Data brokers collect and store billions of data elements covering virtually everyone in the United States.  Brokers collect and aggregate data regarding everything from shopping preferences to healthcare data to public records such as lawsuits and arrests. Often the nature of the information sold is disturbing: a list of individuals in financial distress, diabetics, smokers in the household, and political and religious affiliations.  Recent reports reveal utterly shocking data aggregation, for instance the identity of rape victims, AIDS victims, and people with addictions.  Frequently this information is gathered and sold without consumers’ knowledge.  As an FTC Chairwoman put it, “you may not know them, but data brokers know you.”

At first glance, some of the data these companies collect may appear fairly harmless.  For instance, software-generated groupings could simply label a person assumed to be a “biker enthusiast.”  That might lead to the individual receiving special offers from the local motorcycle dealer.  But that same person could also pay higher fees for life insurance because insurers reason that the person engages in risky behavior. 

The information gathered by data brokers poses a risk to consumers, including the denial of opportunities based on inaccurate information, public disclosure of information  many consumers regard as private (e.g. their health), or even something as menacing as stalking.  Moreover, storing vast amounts of aggregated data indefinitely may create security risks.

Regulating data mining

The opaque nature of how companies use consumer data to make credit, housing, employment, and similar determinations led to the passage of the Fair Credit Reporting Act (“FCRA”) in 1970.  The FTC has brought over 100 law enforcement actions under the FCRA since then, but huge portions of the data mining business fall outside the statute.
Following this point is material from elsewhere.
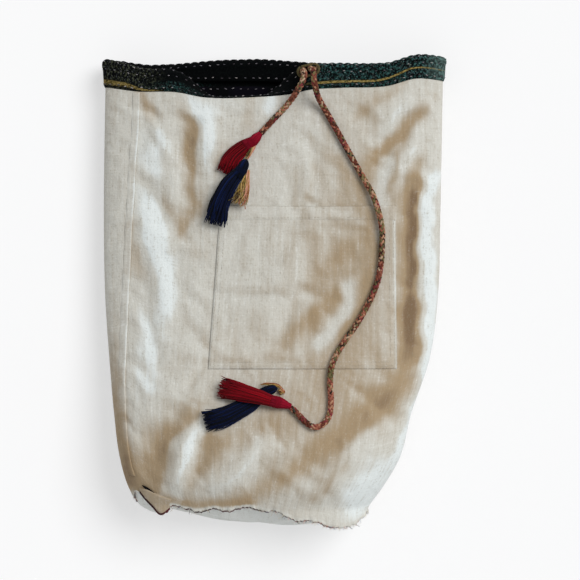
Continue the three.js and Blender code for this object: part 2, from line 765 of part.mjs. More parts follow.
// Straps: each lies straight from the anchor under the mouth to its tab at the base
function addStrap(side, name) {
  const top = new THREE.Vector2(side * strapTopX, strapTopY);
  const bottom = new THREE.Vector2(strapBottomX + side * strapBottomSpread, strapBottomY);
  const line = top.clone().sub(bottom);
  const frame = new THREE.Group();
  frame.position.set(bottom.x, bottom.y, 0);
  frame.rotation.z = Math.atan2(line.y, line.x) - Math.PI / 2;
  group.add(frame);
  const webbing = new THREE.BoxGeometry(strapWidth, line.length(), strapThickness);
  webbing.translate(0, line.length() / 2, (strapLow + strapHigh) / 2);
  add(`${name}_shoulder_strap`, webbing, colours.strap, 0.85, 0, frame);
  const slotFrom = strapLow - layerGap;
  const slotTo = strapHigh + layerGap;
  const buckle = slottedBlock(
    strapWidth + 2 * buckleFrame, buckleLength, slotTo + buckleBar - floorGap, [0],
    slotFrom - floorGap, slotTo - floorGap,
  );
  buckle.translate(0, line.length() * (1 - buckleShare), floorGap);
  add(`${name}_slide_buckle`, buckle, colours.metal, 0.35, 0.9, frame);
  const tab = slottedBlock(tabWidth, tabLength, patchHeight, [0], slotFrom, slotTo);
  add(`${name}_base_tab`, tab, colours.patch, 0.6, 0, frame);
}

// The anchor patch wraps both strap ends, so its slots open towards the base only where straps enter
function addAnchor() {
  const slotFrom = strapLow - layerGap;
  const slotTo = strapHigh + layerGap;
  const patch = toManifold(new THREE.BoxGeometry(anchorWidth, anchorLength, patchHeight)
    .translate(0, strapTopY + 1, patchHeight / 2));
  const cuts = [-1, 1].map((side) => {
    const top = new THREE.Vector2(side * strapTopX, strapTopY);
    const bottom = new THREE.Vector2(strapBottomX + side * strapBottomSpread, strapBottomY);
    const line = top.clone().sub(bottom);
    const cut = new THREE.BoxGeometry(strapWidth + 2 * layerGap, 2 * anchorLength, slotTo - slotFrom);
    cut.translate(0, layerGap - anchorLength, (slotFrom + slotTo) / 2);
    cut.rotateZ(Math.atan2(line.y, line.x) - Math.PI / 2);
    cut.translate(top.x, top.y, 0);
    return toManifold(cut);
  });
  add('strap_anchor_patch', toGeometry(patch.subtract(cuts[0]).subtract(cuts[1])), colours.patch, 0.6);
}

add('canvas_wall', canvasWall(), colours.canvas);
add('lining_wall', liningWall(), colours.lining);
add('base_panel', basePanel(), colours.canvas);
add('base_lining', baseLining(), colours.lining);
add('base_seam_allowance', seamAllowance(), colours.canvas);
add('side_seam', sideSeam(), colours.thread);
add('rim_casing', rimCasing(), colours.casing);
add('cord_buttonhole', buttonhole(), colours.thread);
add('casing_cord_run', casingCordRun(), colours.cord);
add('pocket_panel', pocketPanel(), colours.canvas);
add('pocket_hem', pocketHem(), colours.thread);
add('drawcord_long_end', freeCord(1, longRoute), colours.cord);
add('drawcord_short_end', freeCord(-1, shortRoute), colours.cord);
for (const [name, places, colour] of [
  ['long_end_red_tassel', longRedTassel, colours.red],
  ['long_end_navy_tassel', longNavyTassel, colours.navy],
  ['short_end_red_tassel', shortRedTassel, colours.red],
  ['short_end_navy_tassel', shortNavyTassel, colours.navy],
]) {
  add(`${name}_head`, bundle(places, headSteps, 0, headLength), colour);
  add(`${name}_skirt`, bundle(places, tasselSteps, headLength + layerGap), colour);
}
add('long_end_frayed_tip', bundle(longTip, headSteps), colours.tip);
add('short_end_frayed_tip', bundle(shortTip, headSteps), colours.tip);
addStrap(-1, 'left');
addStrap(1, 'right');
addAnchor();

export default group;
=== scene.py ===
"""Drawstring backpack of linen canvas with a quilted lining, lying on its back."""

import bpy
import numpy as np
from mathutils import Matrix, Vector
from mathutils.bvhtree import BVHTree


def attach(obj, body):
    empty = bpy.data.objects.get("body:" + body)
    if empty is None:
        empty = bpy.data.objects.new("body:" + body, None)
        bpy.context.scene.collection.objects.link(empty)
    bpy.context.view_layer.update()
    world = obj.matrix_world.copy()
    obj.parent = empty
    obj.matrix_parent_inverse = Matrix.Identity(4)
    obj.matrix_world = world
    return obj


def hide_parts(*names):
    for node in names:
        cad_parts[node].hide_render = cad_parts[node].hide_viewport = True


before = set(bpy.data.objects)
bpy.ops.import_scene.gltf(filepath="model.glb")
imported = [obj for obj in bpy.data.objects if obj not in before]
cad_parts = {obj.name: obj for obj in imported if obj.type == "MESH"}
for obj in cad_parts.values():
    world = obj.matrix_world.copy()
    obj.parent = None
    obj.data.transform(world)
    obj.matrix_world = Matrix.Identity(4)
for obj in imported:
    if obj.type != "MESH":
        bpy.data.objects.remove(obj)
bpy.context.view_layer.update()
bpy.ops.object.select_all(action="DESELECT")
dice = np.random.default_rng(11)
MM = 0.001

# Sizes in millimetres, as in the part's source
body_length = 402.5
seam_y = -207.3
edge_y = seam_y + body_length
underside = 6.1
side_share = 0.45
crown_power = 2.3
back_power = 4.5
canvas_thickness = 1.2
mouth_girth = 690.0
tunnel_rise = 18.1
tunnel_depth = -1.5
tunnel_radius = 3.7
casing_thickness = 1.2

stations = [
    (0.0, 0, 162.5, 52), (0.3, -2, 162, 57), (0.5, -2.5, 160, 62), (0.65, -4.5, 153.5, 74),
    (0.78, -11, 142, 89), (0.88, -13.5, 134, 96), (0.95, -17.5, 122, 93), (1.0, -19.5, 109.5, 84),
]
front_edge = [
    (-162, 0), (-130, -5), (-94, -6), (-66, -11.5), (-13, -11), (15, -8.5),
    (34, -4), (63, -2), (108, 0), (136, 7.5), (163.5, 6),
]
back_edge = [(-162, 0), (-20, 2), (60, 0), (120, 3), (163.5, 6)]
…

In February 2014, Senators John D. Rockefeller and Edward Markey[1]  introduced a bill to address those shortfalls. The proposed legislation would require data brokers to disclose more information about their practices.  It also would require brokers to give consumers more control over the information these companies collect and sell. 

In addition, the FTC has called for transparency across the data broker industry, providing more information about the sources of data brokers’ information, and giving consumers access and the ability to correct data used for marketing and risk mitigation products.  Other proposals encourage data brokers to be more accountable by conducting due diligence on their customers’ use of the data, and creating contractual requirements that prohibit their customers from using the data in an unlawful manner.

The data broker industry generally opposes the proposed legislation, asserting that effective self-regulation is the preferred solution in an industry that is changing quickly and growing rapidly.   Yet many caution those collecting, aggregating and selling data to take steps to get out ahead of legislative and regulatory efforts.  The absence of standards only serves to lead to further abuses and unwanted media attention—all of which could easily create a backlash against the industry. 

Conclusion

Tremendous benefits can flow from the insights of data mining—especially as powered by new big data technologies.  But a backlash of consumers offended by the continued encroachment on their privacy, coupled with the risks of long-term storage of that data, could easily lead to upending business models based on fluid use of consumer’s data.  A proactive effort to regulate data collection and aggregation efforts is more likely to preserve the beneficial insights and opportunities data mining has and will continue to offer. 

[1] Democrat of West Virginia and Democrat of Massachusetts, respectively

DISCLAIMER: Because of the generality of this update, the information provided herein may not be applicable in all situations and should not be acted upon without specific legal advice based on particular situations.